Anisotropic inverse Compton scattering in powerful radio galaxies: The case of 3C 295

Inverse Compton (IC) scattering of nuclear photons with relativistic electrons in the lobes of powerful radio galaxies and quasars can give detectable extended X-ray emission from the radio lobes if relativistic electrons with a Lorentz factor gamma < 300 are present (Brunetti et al. \cite{r6}). In general these electrons are not detected since they emit synchrotron radiation at frequencies below the radio band, so that the study of this effect provides a unique tool to measure the energy distribution of the electron population in the radio lobes at gamma < 1000 energies.
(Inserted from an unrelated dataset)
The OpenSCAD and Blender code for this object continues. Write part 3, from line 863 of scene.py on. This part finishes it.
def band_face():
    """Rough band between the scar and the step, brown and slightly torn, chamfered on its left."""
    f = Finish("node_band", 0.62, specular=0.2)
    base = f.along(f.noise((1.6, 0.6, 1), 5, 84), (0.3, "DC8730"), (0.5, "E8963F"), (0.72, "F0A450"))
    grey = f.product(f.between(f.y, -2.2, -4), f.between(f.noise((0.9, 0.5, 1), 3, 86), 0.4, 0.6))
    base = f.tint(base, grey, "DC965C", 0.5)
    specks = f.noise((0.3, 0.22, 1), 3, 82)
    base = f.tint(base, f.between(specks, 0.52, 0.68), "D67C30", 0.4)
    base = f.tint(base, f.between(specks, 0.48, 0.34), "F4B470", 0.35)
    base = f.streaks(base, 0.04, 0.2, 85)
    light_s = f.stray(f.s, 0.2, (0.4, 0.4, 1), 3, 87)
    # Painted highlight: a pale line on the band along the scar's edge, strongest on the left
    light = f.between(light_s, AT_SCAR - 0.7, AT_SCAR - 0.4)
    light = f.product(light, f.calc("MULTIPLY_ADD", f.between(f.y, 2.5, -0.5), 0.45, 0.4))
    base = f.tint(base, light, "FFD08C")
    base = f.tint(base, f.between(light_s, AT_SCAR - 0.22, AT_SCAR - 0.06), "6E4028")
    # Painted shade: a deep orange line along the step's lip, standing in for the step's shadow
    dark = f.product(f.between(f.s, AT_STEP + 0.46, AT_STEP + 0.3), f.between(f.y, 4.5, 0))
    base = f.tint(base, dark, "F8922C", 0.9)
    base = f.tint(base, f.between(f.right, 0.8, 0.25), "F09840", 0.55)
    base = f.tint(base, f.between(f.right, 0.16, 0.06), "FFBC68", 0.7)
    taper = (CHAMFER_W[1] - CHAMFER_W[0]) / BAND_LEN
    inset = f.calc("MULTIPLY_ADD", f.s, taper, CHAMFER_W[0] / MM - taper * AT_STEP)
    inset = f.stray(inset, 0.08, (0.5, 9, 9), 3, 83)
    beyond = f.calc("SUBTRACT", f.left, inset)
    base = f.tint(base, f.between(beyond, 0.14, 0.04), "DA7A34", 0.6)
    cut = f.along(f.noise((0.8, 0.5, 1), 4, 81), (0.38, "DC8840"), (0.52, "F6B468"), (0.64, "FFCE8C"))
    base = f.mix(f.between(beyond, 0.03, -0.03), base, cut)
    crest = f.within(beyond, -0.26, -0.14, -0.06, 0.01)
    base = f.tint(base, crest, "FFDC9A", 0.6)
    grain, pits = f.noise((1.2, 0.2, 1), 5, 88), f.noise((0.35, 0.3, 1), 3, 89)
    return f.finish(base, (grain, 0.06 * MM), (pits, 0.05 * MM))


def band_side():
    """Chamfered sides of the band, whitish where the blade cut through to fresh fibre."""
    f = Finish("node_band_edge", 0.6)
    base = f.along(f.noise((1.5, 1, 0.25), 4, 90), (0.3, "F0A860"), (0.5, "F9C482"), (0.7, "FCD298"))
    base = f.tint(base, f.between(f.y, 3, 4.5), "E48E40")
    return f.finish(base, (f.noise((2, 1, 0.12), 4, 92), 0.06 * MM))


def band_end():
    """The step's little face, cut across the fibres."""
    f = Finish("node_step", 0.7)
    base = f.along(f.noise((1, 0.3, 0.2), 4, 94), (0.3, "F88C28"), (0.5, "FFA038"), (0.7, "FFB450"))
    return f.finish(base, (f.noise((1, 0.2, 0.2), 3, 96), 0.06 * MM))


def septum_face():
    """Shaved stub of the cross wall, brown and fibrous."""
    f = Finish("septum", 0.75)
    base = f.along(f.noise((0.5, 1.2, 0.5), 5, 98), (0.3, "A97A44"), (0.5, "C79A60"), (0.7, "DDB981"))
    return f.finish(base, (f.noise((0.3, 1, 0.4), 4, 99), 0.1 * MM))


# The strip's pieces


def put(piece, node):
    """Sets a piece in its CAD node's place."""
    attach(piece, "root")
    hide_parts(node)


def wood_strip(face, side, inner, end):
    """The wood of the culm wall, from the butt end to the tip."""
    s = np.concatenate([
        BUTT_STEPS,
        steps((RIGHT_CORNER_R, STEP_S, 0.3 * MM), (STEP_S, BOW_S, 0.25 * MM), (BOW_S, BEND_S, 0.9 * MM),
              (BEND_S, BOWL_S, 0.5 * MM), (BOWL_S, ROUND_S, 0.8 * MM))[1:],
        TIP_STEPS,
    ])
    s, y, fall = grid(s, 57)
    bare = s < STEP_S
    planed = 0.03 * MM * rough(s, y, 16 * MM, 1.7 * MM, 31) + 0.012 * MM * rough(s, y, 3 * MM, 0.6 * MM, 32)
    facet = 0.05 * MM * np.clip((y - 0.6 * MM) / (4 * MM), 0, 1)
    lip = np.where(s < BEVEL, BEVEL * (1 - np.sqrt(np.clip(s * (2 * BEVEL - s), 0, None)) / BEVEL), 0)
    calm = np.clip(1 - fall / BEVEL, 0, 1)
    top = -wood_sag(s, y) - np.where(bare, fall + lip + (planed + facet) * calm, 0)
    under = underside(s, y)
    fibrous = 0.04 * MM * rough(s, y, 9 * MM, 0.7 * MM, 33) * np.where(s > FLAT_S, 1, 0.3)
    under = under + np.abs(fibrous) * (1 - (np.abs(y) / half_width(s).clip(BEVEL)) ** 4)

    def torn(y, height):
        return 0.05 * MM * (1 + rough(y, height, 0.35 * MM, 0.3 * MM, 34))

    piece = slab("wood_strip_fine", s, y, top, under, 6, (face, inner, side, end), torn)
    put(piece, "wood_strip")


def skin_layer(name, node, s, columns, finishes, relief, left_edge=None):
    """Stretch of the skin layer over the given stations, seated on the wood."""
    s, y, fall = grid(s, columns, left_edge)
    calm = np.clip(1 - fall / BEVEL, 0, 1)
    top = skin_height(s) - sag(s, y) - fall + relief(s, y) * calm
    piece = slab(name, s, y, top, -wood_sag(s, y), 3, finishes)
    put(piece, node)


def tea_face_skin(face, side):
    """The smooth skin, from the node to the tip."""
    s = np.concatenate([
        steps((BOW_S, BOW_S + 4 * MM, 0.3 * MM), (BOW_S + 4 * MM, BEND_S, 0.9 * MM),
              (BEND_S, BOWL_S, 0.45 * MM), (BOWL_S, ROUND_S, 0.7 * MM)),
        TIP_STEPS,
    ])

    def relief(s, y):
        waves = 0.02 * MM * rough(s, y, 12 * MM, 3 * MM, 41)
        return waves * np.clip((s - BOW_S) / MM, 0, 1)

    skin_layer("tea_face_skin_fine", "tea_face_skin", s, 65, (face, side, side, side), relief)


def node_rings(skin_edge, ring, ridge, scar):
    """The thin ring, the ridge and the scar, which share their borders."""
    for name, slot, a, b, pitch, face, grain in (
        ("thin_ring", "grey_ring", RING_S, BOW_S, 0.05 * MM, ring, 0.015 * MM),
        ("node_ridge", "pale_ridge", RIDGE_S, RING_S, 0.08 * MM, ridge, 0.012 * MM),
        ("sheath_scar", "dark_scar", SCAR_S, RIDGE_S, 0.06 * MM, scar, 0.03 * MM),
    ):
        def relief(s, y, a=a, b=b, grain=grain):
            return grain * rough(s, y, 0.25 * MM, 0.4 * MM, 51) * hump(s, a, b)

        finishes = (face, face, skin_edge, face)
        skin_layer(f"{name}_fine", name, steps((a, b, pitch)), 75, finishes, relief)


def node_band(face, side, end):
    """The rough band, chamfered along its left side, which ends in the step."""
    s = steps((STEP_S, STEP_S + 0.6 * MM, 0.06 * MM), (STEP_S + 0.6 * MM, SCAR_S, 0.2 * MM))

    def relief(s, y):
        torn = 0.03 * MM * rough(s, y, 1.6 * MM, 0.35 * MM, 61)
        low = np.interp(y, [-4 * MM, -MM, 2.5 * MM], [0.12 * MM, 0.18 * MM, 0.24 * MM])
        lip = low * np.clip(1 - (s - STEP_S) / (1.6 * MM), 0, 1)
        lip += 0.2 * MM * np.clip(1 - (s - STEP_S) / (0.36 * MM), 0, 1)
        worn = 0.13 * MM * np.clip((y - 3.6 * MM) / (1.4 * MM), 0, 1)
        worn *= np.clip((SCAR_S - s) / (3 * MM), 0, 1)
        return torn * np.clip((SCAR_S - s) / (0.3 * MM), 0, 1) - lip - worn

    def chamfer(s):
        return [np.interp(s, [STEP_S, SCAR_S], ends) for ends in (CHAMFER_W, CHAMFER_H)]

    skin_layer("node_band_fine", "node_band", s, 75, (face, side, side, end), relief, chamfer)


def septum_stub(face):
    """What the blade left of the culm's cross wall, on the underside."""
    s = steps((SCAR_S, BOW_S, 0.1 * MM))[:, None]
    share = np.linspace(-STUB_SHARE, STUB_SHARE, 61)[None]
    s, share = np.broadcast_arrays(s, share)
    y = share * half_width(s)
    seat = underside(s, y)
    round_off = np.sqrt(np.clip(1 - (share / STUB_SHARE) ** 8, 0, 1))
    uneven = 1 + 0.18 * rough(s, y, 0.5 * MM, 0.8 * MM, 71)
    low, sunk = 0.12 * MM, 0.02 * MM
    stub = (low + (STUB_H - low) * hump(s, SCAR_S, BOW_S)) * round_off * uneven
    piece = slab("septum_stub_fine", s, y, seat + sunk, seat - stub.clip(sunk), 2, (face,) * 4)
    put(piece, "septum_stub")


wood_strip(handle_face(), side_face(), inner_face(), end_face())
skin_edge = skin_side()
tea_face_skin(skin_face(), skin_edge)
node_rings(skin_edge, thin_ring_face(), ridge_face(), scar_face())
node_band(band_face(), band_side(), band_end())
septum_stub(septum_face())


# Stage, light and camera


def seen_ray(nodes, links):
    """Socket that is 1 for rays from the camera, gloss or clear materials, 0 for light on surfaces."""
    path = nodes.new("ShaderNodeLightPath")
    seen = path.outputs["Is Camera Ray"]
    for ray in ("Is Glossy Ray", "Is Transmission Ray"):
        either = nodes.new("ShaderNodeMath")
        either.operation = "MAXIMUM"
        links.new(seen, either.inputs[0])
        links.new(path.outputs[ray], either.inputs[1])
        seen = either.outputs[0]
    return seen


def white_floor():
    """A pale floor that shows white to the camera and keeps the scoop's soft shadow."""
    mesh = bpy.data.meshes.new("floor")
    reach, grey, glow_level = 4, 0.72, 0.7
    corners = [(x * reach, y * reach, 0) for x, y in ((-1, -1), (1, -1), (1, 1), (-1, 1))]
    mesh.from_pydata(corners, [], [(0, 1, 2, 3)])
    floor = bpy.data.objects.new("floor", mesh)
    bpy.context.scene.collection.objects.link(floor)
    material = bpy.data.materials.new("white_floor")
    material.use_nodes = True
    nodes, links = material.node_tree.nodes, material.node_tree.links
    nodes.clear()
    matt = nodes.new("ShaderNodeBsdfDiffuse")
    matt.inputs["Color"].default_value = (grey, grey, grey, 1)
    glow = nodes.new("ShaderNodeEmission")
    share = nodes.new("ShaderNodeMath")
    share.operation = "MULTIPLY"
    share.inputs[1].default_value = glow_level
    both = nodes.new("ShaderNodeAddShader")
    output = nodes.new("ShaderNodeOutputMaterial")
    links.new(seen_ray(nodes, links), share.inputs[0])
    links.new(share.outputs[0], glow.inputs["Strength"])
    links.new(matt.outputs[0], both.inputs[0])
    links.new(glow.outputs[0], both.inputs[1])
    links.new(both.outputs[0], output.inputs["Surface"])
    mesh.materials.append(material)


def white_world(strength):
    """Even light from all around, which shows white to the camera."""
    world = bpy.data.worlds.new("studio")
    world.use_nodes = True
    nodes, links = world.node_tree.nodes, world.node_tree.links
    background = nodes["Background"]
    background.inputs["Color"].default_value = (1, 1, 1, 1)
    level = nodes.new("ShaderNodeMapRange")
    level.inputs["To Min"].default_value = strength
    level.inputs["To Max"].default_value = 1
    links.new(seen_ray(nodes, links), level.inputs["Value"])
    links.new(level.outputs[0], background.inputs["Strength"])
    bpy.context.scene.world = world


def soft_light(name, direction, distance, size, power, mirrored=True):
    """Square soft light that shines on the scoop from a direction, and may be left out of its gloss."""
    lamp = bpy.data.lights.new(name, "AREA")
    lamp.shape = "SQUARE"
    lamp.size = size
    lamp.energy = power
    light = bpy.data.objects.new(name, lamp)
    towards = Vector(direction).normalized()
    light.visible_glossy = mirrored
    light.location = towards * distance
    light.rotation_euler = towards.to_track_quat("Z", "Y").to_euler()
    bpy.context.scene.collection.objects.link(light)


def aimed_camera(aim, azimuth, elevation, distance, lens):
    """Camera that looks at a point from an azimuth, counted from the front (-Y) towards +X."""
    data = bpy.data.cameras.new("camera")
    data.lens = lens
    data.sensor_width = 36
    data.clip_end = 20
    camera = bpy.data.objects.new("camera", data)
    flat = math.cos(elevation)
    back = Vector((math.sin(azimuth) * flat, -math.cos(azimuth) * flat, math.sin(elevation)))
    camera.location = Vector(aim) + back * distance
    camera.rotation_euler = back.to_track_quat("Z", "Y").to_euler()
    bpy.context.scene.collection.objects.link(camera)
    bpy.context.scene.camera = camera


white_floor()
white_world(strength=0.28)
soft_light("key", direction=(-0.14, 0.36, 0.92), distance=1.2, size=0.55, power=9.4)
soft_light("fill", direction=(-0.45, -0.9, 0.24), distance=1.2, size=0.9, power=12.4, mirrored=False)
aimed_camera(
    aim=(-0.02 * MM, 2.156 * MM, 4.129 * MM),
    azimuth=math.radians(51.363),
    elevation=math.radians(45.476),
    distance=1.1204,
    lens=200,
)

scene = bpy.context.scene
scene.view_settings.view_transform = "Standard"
In this paper we reanalyze the Chandra observation of the powerful and compact radio galaxy 3C 295 for which the IC scattering of nuclear photons is expected to be an important mechanism. We find strong evidence for extended and asymmetrical X-ray emission associated with the radio lobes in the energy band 0.1-2 keV. We show that both the luminosity and morphology of the extended X-ray emission associated with the radio lobes, not compatible with other X-ray mechanisms, can be best interpreted by the IC scattering with nuclear photons. We also show that the relativistic electron energy distribution obtained from the synchrotron radio emission can be extrapolated down to gamma ~ 100 thus providing a first direct evidence on the electron spectrum in the lobes down to lower energies.